Final answer:
Serine and threonine contain OH groups that have high pKa values, implying less favorable dissociation, hence their third pKa is not typically included in amino acid pH charts due to its irrelevance in biological systems. These hydroxyl groups are more crucial for protein function, such as phosphorylation, rather than for their acid-base properties at physiological pH.
Step-by-step explanation:
The question pertains to why the third pKa values for serine and threonine are not typically reported in amino acid pH charts, even though they both contain an OH functional group that could theoretically dissociate. The hydroxyl group in the side chains of serine and threonine does indeed have the potential to dissociate, but this occurs at a much higher pH than the range in which biological systems typically operate.
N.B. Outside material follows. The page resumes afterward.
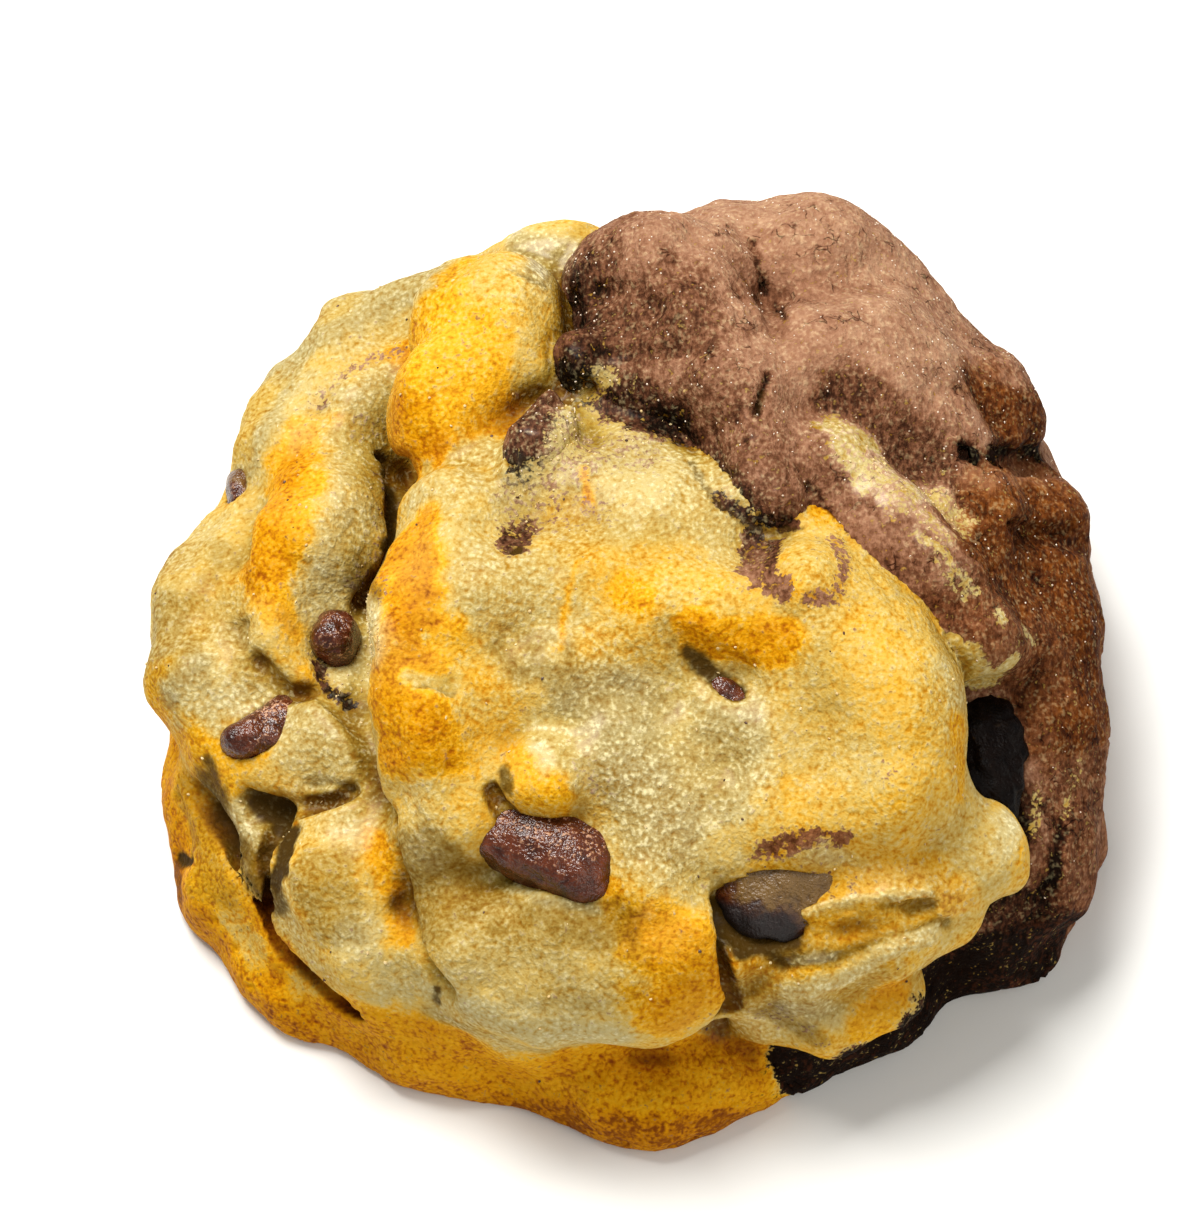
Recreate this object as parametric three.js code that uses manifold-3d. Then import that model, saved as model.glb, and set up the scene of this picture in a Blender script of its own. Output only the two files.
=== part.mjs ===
// A thick baked cookie made of two doughs pressed together: pale chocolate-chip dough
// on the left and front, cocoa dough on the right and back, with chocolate chips and
// a dark chunk showing at the surface.
//
// Millimetres, +Z up. The cookie stands on its flat underside at Z = 0, with the
// middle of its bounding box over the origin. The front of the cookie faces -Y.
//
// Each dough is a heap of folds. A fold is a chain of balls along a spine, and the
// skin of a dough is the level surface that joins its folds softly. The skin is
// meshed on a grid of cells, one vertex to a cell, and the underside is cut flat.
import * as THREE from 'three';
import { mergeVertices } from 'three/addons/utils/BufferGeometryUtils.js';
import Module from 'manifold-3d';

// Driving dimensions.
const HALF_WIDTH = 50; // half the side of the grid
const HEIGHT = 46; // top of the grid
const BELOW = 8; // how far the dough is modelled below the underside, before the cut
const CELL = 3.3; // cell of the meshing grid
const FOLD_BLEND = 2.2; // width over which neighbouring folds run together
const CORE_BLEND = 2; // width over which the folds sink into the core
const CREASE_BLEND = 2; // width over which a crease's lips are rounded
const PLATEAU_BLEND = 4; // width over which the rolls of the plateau, and of the cocoa back, join
const FRONT_BLEND = 3; // width over which the two rolls of the front fold join
const HUMP_BLEND = 2.5; // width over which the rolls of the cocoa hump join
const RELAXED = 0.5; // share of the way that a vertex moves towards its neighbours' middle
const GAP = 0.35; // clearance between touching pieces
const SKIN_WAVE = 0.35; // height of the dough's slow unevenness
const PALE_FOOT_RISE = 1.05; // how much taller than wide the pale dough's browned foot is
const COCOA_FOOT_RISE = 1.7; // the same for the cocoa dough's foot, a steeper wall
const CHIP_SIDES = 12; // facets round a chocolate piece
const CHIP_RINGS = 7; // facets from its one pole to its other
const TABLE_SIDE = 200; // the block that cuts the underside flat
const TABLE_DEPTH = 32;
const FILLED = 0.02; // how far inside a filled corner of the grid is, in cells
const FAR = 1000; // a distance beyond the cookie
const TINY = 1e-9; // a slope too small to divide by
const SKIN_WAVES = [
  // runs in x, y and z in radians a millimetre, and the phase
  [0.55, 0.31, 0.2, 0],
  [-0.36, 0.62, 0.25, 1.3],
  [0.2, -0.28, 0.71, 2.1],
];

// ---------------------------------------------------------------- distance functions

/** A chain of balls. Each point of the spine is [x, y, z, radius]; rise stretches it upwards. */
function roll(spine, rise = 1) {
  return (x, y, z) => {
    let nearest = Infinity;
    for (let i = 0; i + 1 < spine.length; i++) {
      const [ax, ay, az, ar] = spine[i];
      const [bx, by, bz, br] = spine[i + 1];
      const [dx, dy, dz] = [bx - ax, by - ay, (bz - az) / rise];
      const [px, py, pz] = [x - ax, y - ay, (z - az) / rise];
      const along = (px * dx + py * dy + pz * dz) / (dx * dx + dy * dy + dz * dz);
      const t = Math.min(1, Math.max(0, along));
      const away = Math.hypot(px - t * dx, py - t * dy, pz - t * dz);
      nearest = Math.min(nearest, away - ar - t * (br - ar));
    }
    return nearest;
  };
}

/** An ellipsoid, turned by yaw degrees about Z. */
function mound([cx, cy, cz], [rx, ry, rz], yaw = 0) {
  const cos = Math.cos(THREE.MathUtils.degToRad(yaw));
  const sin = Math.sin(THREE.MathUtils.degToRad(yaw));
  return (x, y, z) => {
    const px = (x - cx) * cos + (y - cy) * sin;
    const py = (y - cy) * cos - (x - cx) * sin;
    const pz = z - cz;
    const scaled = Math.hypot(px / rx, py / ry, pz / rz);
    const slope = Math.hypot(px / (rx * rx), py / (ry * ry), pz / (rz * rz));
    return slope < TINY ? -Math.min(rx, ry, rz) : (scaled * (scaled - 1)) / slope;
  };
}

/** The lower of two distances, rounded over a width. */
function soften(a, b, width) {
  const h = Math.max(width - Math.abs(a - b), 0) / width;
  return Math.min(a, b) - (h * h * width) / 4;
}

/** Several shapes run together over a width. */
function joined(width, ...shapes) {
  return (x, y, z) => shapes.reduce((d, shape) => soften(d, shape(x, y, z), width), FAR);
}

/** A dough's distance function: its folds joined to each other and to its core, then creased. */
function dough(folds, core, creases) {
  const heap = joined(FOLD_BLEND, ...Object.values(folds));
  const grooves = joined(FOLD_BLEND, ...Object.values(creases));
  return (x, y, z) => {
    const whole = soften(heap(x, y, z), core(x, y, z), CORE_BLEND) + unevenness(x, y, z);
    return -soften(-whole, grooves(x, y, z), CREASE_BLEND);
  };
}

/** Slow waves, so that no fold is quite round. */
function unevenness(x, y, z) {
  let total = 0;
  for (const [a, b, c, phase] of SKIN_WAVES) total += Math.sin(a * x + b * y + c * z + phase);
  return (SKIN_WAVE / SKIN_WAVES.length) * total;
}

// ---------------------------------------------------------------- the pale dough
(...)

Hence, the third pKa is not of practical relevance for most biological studies, and therefore is often omitted from charts. Furthermore, the resonance stabilization that is possible in carboxylic acid conjugate bases is not available to the same extent in these hydroxyl-containing amino acids, which means their pKa values are much higher, and thus, the deprotonation of these groups is less favorable under physiological conditions.
Additionally, serine and threonine hydroxyl groups are important for the function of proteins, such as in the case of phosphorylation, where these groups participate in forming phosphoester bonds rather than acting as dissociable protons in biological systems. The role of these amino acids in protein structure and function is often emphasized over their less relevant acid-base properties in a physiological pH context.